Since it's not rigid, now I'm wondering how much conversion of the rest mass to photon energy, gamma rays, plasma, electron cloud or maybe even neutrinos through nuclear disintegration would propel some of it's mass-energy farther than 75m? Obviously, some photons would go quite far. But everything would still be buffeted by the opposing air mass density and have to adhere to the conservation of energy between the baseball and the volume of air mass in it's way, worst case scenario without accounting for the spread which makes it stop even shorter (exponentially with time and volume). The leading half of the mass density would probably be largely converted to byproducts before it had time to thermally fuse with the back half of itself within at least the first 18.4m.
I'm also thinking that the mass conversion and subsequent release of energy of both the air and the baseball would mean that it would slow down pretty fast, but I'm not yet brave enough to do the calculus to try to find out. My intuition says it's going to be at least partially a bomb within the first 18.4m and no longer have as much of that kinetic relativistic energy, although it should have some when it hits the bat because there's not enough air density in 18.4m to fully vaporize it? The baseball is not as highly dense and massive as meteorite. So, while the air molecules are going to vaporize it super fast within between 75m-37m, it will releases a vast amount of energy from rest mass and kinetic energy via fusion like nuclear bomb.
But I still don't quite know how much, if any, remaining mass & kinetic energy of the original will make it to home plate. This is a fascinating thought experiment, even if I might be getting some of the physics wrong or my math sucks.

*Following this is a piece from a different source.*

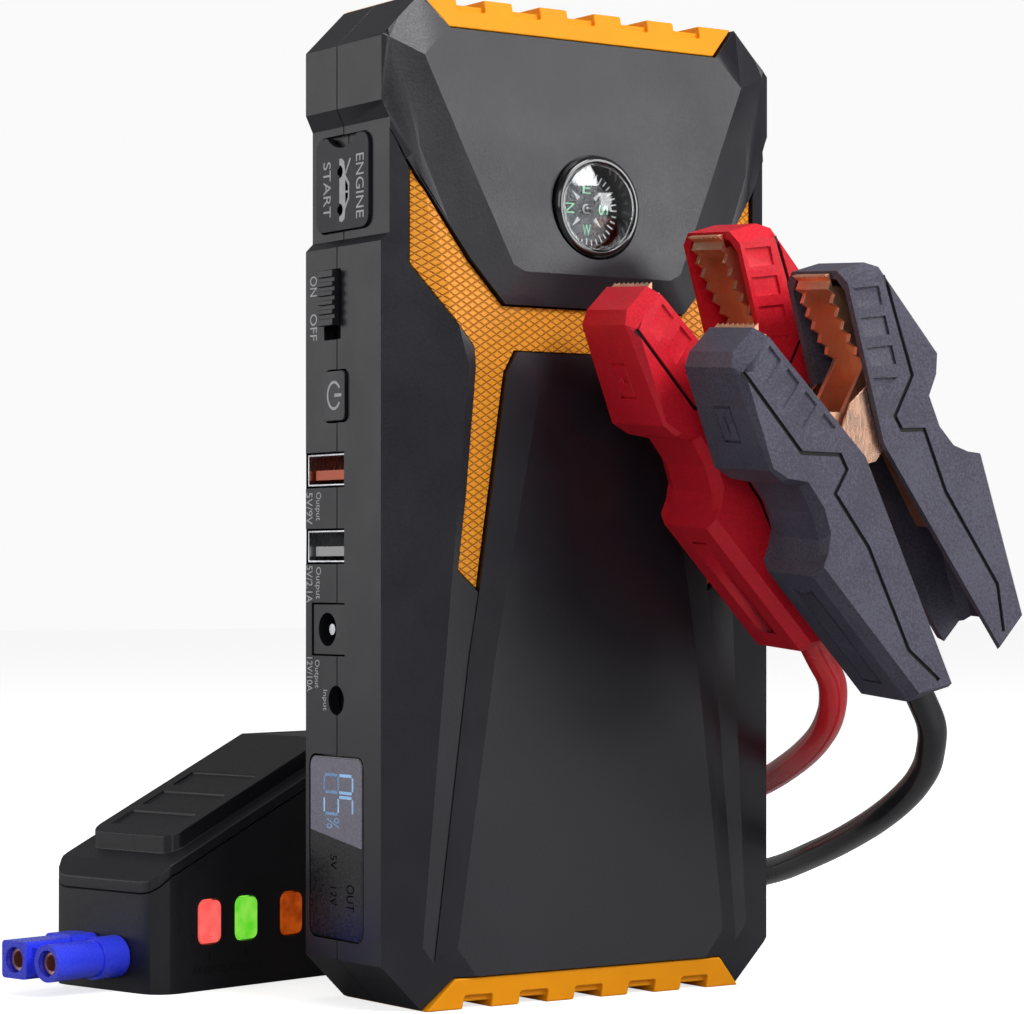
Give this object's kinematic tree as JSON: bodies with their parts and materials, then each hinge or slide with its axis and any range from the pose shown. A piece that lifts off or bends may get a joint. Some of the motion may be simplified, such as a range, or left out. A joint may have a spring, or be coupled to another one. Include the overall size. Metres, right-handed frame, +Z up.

At .9c does it even have enough Planck time over 18.4m between the stationary air and the relativistic ball, assuming it's rigid, to thermalize/vaporize that much of itself from the fusion? Time is also time dilated between the .9c ball and the air molecules. It seems like it really needs to slow a lot first to have local time to let this work out and develop outside the ball's reference frame, which is a faster one.